● GIVEN TASK
Look through the lines below and state how many hold the word "materials". Write only the number.

● RECORDED INFORMATION

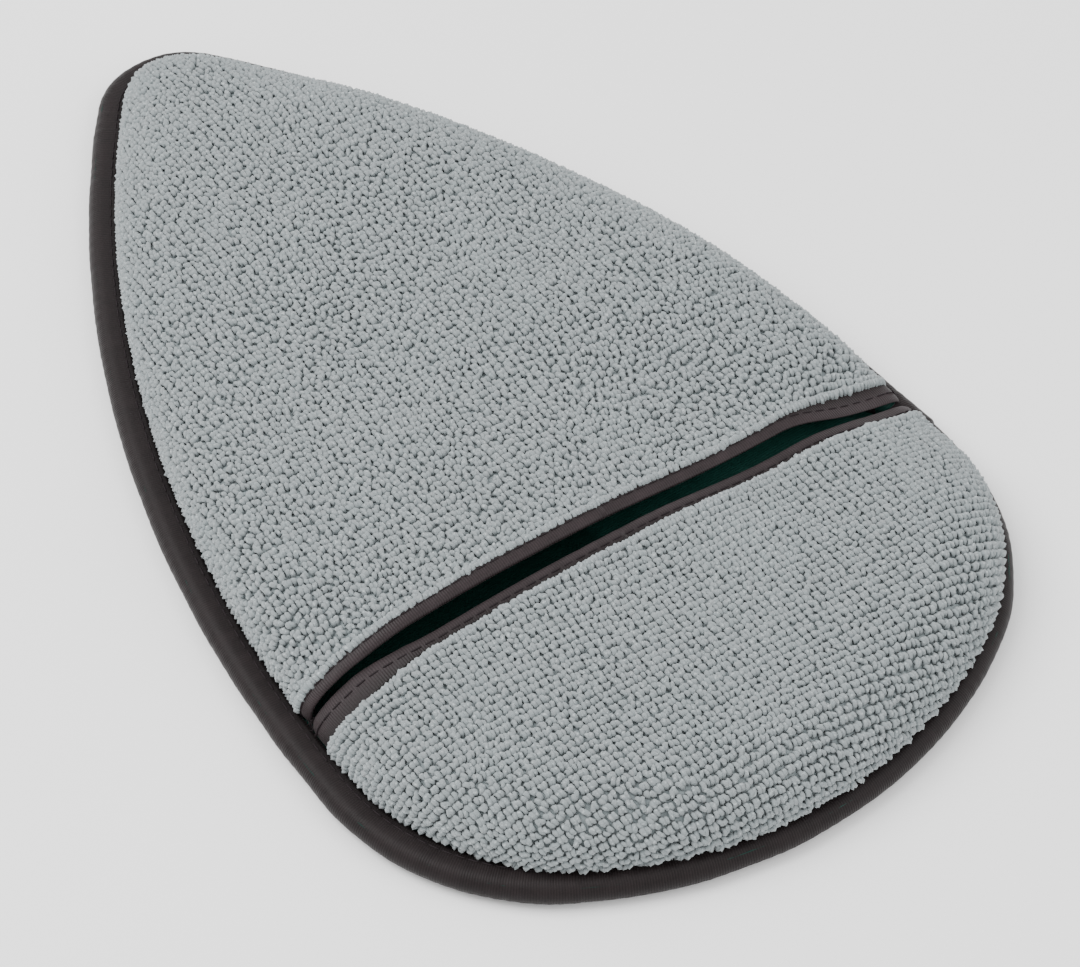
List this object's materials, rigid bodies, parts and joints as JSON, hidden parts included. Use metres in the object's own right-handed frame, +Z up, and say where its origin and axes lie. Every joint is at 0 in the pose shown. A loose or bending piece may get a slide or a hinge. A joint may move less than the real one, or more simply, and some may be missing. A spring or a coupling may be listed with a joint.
{
  "type": "wash mitt",
  "caption": "Teardrop car wash mitt of looped pile cloth, with a padded sole, dark edge tape and a hand slot across the top that opens into a toe pocket and a heel pocket.",
  "frame": {"origin": "middle of the length and width, on the flat underside of the mitt", "axes": "+Y from the round heel to the pointed tip, +X across the mitt, +Z up out of the top panels"},
  "size_m": [0.157, 0.254, 0.0205],
  "materials": {
    "pile_cloth": "looped pile",
    "binding_tape": "satin",
    "lining": "satin",
    "foam": "open-cell foam",
    "thread": "spun thread"
  },
  "bodies": {
    "pad": {"sole_pile_cloth": "pile_cloth", "foam_core": "foam", "pad_lining": "lining", "edge_binding": "binding_tape", "edge_needle_thread": "thread", "edge_bobbin_thread": "thread", "slot_end_overlock": "thread"},
    "toe_panel": {"toe_pile_cloth": "pile_cloth", "toe_panel_lining": "lining", "toe_lip_binding": "binding_tape", "toe_lip_needle_thread": "thread", "toe_lip_bobbin_thread": "thread"},
    "heel_panel": {"heel_pile_cloth": "pile_cloth", "heel_panel_lining": "lining", "heel_lip_binding": "binding_tape", "heel_lip_needle_thread": "thread", "heel_lip_bobbin_thread": "thread"}
  },
  "joints": [
    {"name": "toe_panel_lift", "type": "hinge", "parent": "pad", "child": "toe_panel", "pos_m": [0, 0.1201, 0.0059], "axis": [-1, 0, 0], "range_deg": [0, 9], "stiffness_Nm_per_rad": 0.05},
    {"name": "heel_panel_lift", "type": "hinge", "parent": "pad", "child": "heel_panel", "pos_m": [0, -0.1201, 0.0059], "axis": [1, 0, 0], "range_deg": [0, 9], "stiffness_Nm_per_rad": 0.02}
  ]
}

● ANSWER TO THIS TASK
2